» Your objective
Only the number is wanted: count the lines that contain "data".

◇ ◇ ◇ ◇ ◇

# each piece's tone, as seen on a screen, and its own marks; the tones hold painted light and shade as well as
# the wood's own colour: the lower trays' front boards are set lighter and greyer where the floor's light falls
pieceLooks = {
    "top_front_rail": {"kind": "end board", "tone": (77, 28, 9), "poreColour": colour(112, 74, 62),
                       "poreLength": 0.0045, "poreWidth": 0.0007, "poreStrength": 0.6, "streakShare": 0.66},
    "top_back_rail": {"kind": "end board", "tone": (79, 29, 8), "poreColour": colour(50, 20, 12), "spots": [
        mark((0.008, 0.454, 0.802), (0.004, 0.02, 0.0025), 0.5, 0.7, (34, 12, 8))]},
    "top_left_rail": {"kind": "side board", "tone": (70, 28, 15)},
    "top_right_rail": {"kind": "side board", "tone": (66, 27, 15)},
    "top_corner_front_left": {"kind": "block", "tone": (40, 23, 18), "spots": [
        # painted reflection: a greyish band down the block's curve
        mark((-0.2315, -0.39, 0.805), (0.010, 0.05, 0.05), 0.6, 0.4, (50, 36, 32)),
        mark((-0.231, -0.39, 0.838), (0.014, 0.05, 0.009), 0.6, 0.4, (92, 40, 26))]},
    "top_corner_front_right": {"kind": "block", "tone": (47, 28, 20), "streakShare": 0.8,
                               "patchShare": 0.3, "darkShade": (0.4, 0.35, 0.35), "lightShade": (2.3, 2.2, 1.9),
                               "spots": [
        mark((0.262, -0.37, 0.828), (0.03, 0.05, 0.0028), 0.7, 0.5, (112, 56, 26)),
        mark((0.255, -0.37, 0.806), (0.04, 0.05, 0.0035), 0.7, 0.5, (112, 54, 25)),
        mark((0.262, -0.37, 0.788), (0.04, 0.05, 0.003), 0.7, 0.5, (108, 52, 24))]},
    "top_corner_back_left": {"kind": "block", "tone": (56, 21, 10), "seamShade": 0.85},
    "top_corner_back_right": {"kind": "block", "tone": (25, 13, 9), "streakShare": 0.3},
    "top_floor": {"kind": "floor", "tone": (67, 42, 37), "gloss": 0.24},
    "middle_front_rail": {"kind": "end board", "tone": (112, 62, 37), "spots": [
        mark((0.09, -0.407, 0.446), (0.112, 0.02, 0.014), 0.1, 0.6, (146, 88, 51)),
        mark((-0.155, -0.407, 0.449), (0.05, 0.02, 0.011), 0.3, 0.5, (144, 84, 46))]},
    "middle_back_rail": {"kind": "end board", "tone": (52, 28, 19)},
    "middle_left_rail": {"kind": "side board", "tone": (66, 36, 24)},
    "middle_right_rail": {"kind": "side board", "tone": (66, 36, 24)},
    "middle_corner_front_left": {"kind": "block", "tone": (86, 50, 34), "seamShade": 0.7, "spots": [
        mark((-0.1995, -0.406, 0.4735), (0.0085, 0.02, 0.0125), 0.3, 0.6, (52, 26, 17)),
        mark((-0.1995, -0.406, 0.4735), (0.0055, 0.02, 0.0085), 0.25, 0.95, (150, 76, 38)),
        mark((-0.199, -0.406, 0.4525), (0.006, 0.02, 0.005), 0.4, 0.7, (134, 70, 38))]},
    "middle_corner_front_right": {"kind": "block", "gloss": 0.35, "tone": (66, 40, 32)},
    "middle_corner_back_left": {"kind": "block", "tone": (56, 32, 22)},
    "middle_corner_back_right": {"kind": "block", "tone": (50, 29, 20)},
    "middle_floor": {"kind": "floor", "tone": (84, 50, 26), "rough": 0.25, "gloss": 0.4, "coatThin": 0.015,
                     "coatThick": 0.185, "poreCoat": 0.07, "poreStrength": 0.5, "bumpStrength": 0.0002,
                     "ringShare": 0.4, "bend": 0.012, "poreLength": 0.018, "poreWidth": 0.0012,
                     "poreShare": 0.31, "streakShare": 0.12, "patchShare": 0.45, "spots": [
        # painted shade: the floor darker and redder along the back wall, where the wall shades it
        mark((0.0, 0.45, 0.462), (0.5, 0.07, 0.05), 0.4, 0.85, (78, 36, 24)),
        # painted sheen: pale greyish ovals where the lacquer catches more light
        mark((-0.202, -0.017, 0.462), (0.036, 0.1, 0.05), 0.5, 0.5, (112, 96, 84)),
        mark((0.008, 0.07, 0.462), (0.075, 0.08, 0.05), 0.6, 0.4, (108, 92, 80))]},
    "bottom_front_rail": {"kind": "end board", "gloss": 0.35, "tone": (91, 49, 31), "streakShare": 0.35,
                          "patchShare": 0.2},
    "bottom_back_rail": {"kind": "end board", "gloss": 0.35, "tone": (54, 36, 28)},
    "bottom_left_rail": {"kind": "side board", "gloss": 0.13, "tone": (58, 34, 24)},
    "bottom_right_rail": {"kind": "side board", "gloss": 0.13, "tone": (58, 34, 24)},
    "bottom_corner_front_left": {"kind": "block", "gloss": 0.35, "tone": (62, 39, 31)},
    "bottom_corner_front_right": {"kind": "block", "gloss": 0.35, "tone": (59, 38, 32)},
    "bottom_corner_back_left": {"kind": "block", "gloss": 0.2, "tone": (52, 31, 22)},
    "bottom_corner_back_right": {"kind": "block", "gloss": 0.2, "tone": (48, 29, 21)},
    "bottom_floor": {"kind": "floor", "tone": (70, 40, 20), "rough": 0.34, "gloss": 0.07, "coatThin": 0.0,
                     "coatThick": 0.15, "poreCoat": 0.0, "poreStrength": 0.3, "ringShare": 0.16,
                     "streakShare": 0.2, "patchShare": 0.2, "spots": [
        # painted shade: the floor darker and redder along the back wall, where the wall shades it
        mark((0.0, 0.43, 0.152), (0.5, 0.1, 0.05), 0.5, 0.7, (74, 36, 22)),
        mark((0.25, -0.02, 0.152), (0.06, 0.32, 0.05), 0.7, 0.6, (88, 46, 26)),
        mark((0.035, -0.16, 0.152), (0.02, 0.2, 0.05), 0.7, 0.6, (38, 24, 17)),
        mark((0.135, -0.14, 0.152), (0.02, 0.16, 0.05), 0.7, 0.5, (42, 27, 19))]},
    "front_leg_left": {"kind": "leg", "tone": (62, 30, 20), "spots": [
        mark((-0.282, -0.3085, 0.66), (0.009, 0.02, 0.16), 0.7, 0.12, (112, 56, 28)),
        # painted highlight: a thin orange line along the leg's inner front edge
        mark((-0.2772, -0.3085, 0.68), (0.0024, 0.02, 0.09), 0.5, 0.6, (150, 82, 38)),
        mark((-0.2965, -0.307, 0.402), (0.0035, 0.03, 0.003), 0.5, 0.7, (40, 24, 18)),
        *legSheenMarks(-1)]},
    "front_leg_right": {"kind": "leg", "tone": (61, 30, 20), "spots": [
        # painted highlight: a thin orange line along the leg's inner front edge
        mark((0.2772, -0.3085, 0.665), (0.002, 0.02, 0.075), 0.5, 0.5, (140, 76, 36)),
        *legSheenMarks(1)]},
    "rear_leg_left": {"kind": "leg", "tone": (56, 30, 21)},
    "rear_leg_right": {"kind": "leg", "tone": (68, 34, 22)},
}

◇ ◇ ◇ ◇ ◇

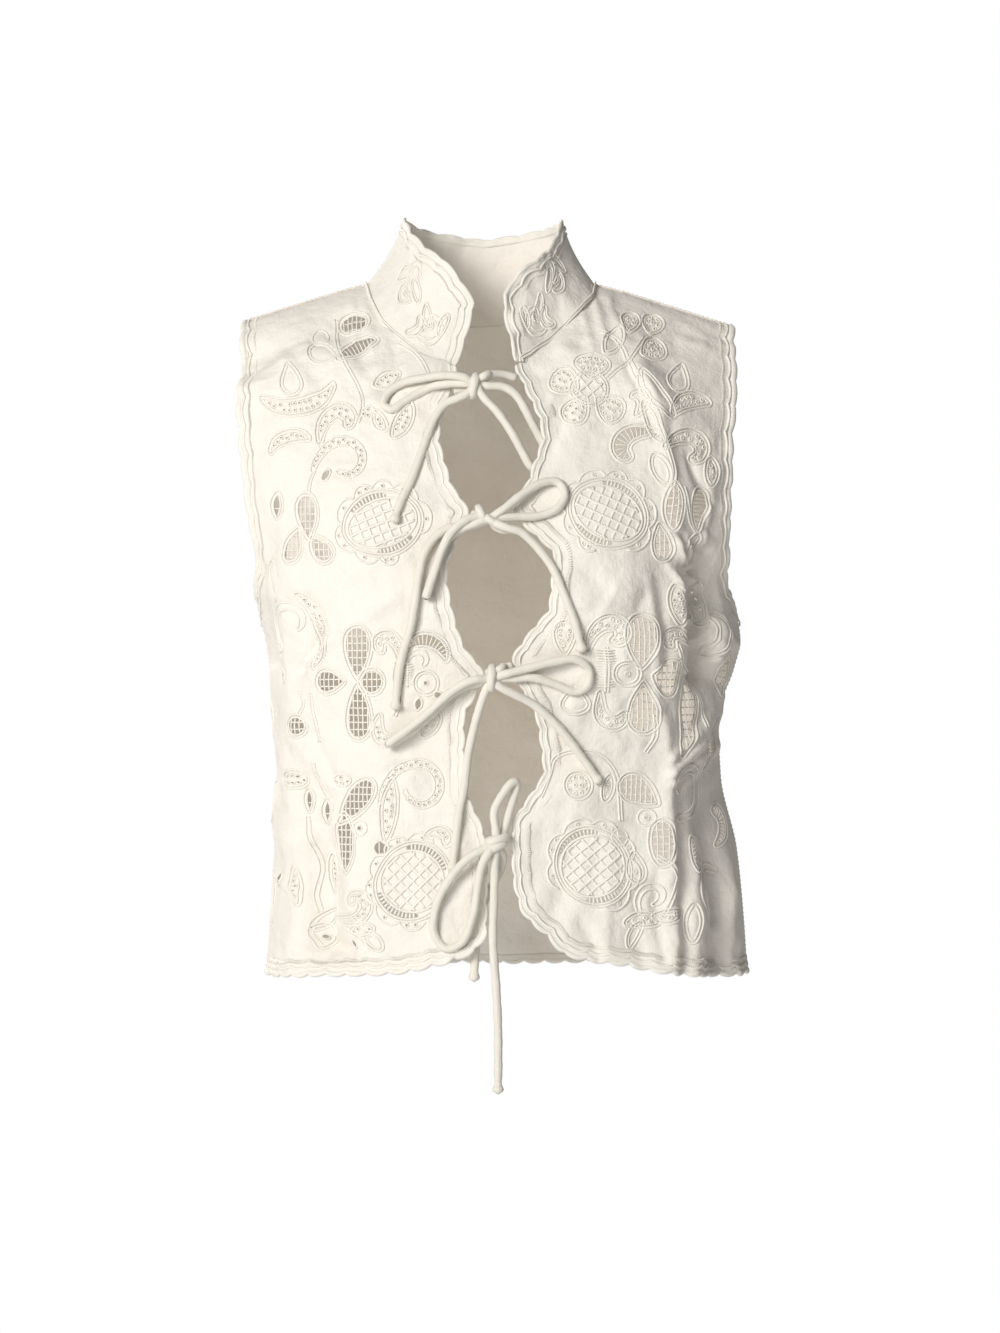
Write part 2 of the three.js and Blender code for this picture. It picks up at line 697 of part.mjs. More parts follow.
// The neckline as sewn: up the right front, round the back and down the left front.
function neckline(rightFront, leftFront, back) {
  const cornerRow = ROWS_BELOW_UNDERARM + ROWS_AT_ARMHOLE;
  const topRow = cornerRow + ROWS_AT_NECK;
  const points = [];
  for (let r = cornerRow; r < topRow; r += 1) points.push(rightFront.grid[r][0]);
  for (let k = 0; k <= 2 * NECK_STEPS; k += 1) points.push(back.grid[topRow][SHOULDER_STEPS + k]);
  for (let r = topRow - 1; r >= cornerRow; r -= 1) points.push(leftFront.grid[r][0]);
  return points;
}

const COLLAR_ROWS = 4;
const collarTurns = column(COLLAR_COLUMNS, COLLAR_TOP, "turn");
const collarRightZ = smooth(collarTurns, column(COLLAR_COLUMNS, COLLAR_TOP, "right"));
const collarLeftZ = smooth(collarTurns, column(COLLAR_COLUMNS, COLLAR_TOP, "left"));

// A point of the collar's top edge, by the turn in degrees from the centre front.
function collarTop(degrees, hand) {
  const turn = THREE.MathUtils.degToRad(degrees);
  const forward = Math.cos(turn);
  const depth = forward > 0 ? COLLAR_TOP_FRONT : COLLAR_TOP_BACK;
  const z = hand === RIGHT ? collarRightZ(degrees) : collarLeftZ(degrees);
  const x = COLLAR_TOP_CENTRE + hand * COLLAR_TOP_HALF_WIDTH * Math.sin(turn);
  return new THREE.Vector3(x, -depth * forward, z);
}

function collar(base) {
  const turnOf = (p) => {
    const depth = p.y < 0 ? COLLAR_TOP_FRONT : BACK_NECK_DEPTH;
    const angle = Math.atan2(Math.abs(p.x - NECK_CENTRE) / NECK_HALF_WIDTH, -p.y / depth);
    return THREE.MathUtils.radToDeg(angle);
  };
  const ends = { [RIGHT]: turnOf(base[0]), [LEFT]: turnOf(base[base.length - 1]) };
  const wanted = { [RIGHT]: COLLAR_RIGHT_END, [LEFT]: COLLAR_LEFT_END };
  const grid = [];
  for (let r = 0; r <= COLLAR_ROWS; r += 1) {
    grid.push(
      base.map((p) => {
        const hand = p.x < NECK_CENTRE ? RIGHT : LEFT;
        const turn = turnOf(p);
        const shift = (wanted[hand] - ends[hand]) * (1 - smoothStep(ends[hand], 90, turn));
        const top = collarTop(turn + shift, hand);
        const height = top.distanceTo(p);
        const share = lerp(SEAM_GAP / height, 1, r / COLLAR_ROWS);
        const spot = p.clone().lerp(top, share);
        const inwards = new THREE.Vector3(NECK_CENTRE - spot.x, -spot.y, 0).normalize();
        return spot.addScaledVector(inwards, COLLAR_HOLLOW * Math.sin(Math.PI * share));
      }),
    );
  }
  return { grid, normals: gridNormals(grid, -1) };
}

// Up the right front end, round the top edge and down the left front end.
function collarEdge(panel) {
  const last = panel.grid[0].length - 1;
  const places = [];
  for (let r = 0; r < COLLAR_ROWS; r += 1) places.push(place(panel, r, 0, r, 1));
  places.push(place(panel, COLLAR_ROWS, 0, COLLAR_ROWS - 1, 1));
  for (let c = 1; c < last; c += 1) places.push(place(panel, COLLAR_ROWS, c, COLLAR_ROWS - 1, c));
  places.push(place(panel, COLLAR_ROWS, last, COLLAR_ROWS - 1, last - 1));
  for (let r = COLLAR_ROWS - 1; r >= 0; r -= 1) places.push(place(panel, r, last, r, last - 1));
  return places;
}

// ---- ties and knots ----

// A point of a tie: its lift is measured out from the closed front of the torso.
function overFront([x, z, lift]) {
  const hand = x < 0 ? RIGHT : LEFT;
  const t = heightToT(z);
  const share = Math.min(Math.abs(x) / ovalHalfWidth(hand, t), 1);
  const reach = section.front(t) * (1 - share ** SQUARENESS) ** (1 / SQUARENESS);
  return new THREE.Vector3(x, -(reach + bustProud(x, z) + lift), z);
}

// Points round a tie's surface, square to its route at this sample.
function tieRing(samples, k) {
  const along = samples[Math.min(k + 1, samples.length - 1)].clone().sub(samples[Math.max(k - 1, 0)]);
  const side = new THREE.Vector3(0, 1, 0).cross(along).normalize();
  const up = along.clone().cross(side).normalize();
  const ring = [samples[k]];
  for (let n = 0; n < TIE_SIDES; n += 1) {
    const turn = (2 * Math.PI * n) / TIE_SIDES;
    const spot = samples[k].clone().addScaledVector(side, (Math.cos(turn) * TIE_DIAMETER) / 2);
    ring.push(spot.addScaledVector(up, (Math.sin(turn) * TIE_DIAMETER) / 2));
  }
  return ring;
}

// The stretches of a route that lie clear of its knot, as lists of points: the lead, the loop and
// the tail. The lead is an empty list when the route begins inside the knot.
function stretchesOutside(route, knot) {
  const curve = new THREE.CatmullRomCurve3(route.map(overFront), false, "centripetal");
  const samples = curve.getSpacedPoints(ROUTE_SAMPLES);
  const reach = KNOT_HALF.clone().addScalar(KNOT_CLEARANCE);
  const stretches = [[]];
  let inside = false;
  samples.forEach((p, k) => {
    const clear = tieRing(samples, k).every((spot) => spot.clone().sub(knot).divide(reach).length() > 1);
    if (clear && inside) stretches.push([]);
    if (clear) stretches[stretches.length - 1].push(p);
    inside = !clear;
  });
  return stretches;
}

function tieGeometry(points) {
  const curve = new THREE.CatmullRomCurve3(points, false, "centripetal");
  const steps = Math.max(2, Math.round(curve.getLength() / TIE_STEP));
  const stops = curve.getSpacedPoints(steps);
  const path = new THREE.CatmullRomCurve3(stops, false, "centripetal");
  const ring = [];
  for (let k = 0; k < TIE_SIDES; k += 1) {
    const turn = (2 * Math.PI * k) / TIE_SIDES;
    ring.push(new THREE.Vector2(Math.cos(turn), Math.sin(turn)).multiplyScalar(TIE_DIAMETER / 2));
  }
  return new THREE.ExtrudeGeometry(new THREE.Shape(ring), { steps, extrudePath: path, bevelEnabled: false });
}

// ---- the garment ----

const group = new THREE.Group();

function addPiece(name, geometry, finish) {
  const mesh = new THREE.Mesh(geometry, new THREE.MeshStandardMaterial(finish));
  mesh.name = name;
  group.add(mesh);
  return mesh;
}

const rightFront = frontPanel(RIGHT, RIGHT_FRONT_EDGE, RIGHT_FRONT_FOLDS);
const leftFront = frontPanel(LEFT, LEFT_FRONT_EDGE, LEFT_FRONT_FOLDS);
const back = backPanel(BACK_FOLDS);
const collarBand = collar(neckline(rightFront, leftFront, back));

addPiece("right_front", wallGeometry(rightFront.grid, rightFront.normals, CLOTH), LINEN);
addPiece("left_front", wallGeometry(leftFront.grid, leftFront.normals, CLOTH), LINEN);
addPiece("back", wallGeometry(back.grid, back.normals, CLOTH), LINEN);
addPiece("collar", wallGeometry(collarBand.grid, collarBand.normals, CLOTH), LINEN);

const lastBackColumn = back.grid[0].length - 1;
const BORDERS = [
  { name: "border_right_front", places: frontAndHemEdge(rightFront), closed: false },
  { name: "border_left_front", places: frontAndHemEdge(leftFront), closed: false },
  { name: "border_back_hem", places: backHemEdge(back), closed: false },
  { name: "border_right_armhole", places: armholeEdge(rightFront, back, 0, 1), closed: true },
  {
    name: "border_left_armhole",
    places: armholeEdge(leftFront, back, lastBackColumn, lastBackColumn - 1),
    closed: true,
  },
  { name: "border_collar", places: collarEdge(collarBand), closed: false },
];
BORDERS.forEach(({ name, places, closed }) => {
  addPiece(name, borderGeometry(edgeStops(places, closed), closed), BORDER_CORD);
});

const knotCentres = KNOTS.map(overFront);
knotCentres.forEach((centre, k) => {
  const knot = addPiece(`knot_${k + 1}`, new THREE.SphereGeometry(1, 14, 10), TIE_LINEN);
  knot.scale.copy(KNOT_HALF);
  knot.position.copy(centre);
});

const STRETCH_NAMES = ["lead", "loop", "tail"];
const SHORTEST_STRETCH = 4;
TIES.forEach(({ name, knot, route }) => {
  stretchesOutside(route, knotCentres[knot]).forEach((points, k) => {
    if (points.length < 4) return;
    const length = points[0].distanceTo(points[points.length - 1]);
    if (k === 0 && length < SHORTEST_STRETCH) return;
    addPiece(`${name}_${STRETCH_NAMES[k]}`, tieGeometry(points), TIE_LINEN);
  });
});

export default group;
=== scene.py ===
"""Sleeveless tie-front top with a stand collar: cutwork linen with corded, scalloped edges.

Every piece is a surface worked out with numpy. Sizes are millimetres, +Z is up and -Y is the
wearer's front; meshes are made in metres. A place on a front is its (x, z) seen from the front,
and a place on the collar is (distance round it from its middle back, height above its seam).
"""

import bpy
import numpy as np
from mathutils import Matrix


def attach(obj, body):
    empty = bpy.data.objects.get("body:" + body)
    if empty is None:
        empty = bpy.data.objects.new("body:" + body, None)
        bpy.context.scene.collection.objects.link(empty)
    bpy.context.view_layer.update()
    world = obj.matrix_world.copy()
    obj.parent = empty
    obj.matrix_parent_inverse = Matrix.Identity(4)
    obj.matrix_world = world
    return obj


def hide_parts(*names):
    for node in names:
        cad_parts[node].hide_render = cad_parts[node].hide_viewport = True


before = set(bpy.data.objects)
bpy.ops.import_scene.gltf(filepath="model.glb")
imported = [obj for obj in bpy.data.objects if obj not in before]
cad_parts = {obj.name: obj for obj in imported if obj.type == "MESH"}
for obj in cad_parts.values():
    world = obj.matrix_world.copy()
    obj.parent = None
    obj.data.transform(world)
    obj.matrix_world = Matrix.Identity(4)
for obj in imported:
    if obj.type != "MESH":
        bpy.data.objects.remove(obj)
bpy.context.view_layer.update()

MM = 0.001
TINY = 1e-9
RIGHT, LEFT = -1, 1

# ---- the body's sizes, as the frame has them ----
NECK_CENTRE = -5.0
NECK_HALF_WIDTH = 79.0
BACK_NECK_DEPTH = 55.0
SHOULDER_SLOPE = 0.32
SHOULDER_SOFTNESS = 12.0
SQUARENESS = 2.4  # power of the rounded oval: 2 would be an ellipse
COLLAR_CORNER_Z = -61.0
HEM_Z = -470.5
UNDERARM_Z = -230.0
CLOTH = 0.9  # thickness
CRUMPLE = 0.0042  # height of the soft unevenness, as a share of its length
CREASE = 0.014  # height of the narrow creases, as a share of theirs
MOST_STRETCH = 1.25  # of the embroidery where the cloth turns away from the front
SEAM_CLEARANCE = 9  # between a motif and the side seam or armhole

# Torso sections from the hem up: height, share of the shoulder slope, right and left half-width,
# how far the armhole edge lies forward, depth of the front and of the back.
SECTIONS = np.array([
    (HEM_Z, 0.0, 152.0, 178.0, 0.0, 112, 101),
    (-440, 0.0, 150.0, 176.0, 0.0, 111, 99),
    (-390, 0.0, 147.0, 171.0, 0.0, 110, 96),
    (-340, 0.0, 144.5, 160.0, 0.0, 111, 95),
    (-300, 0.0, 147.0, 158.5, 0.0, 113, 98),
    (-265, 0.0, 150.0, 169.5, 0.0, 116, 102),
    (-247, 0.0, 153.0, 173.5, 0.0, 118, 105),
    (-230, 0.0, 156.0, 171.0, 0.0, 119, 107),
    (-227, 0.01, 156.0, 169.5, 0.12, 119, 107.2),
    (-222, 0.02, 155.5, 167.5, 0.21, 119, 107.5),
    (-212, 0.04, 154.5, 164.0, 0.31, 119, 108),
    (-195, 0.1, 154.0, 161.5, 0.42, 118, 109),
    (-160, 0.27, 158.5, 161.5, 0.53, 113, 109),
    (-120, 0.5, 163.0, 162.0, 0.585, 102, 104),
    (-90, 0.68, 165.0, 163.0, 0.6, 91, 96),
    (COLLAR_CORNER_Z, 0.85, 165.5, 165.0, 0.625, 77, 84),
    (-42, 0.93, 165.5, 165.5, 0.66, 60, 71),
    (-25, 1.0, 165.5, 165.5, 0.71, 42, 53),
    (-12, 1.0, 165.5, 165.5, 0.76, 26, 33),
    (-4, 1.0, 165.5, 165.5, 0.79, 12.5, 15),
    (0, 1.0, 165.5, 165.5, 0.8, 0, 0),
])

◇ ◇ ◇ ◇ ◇

» Solution for this exercise
6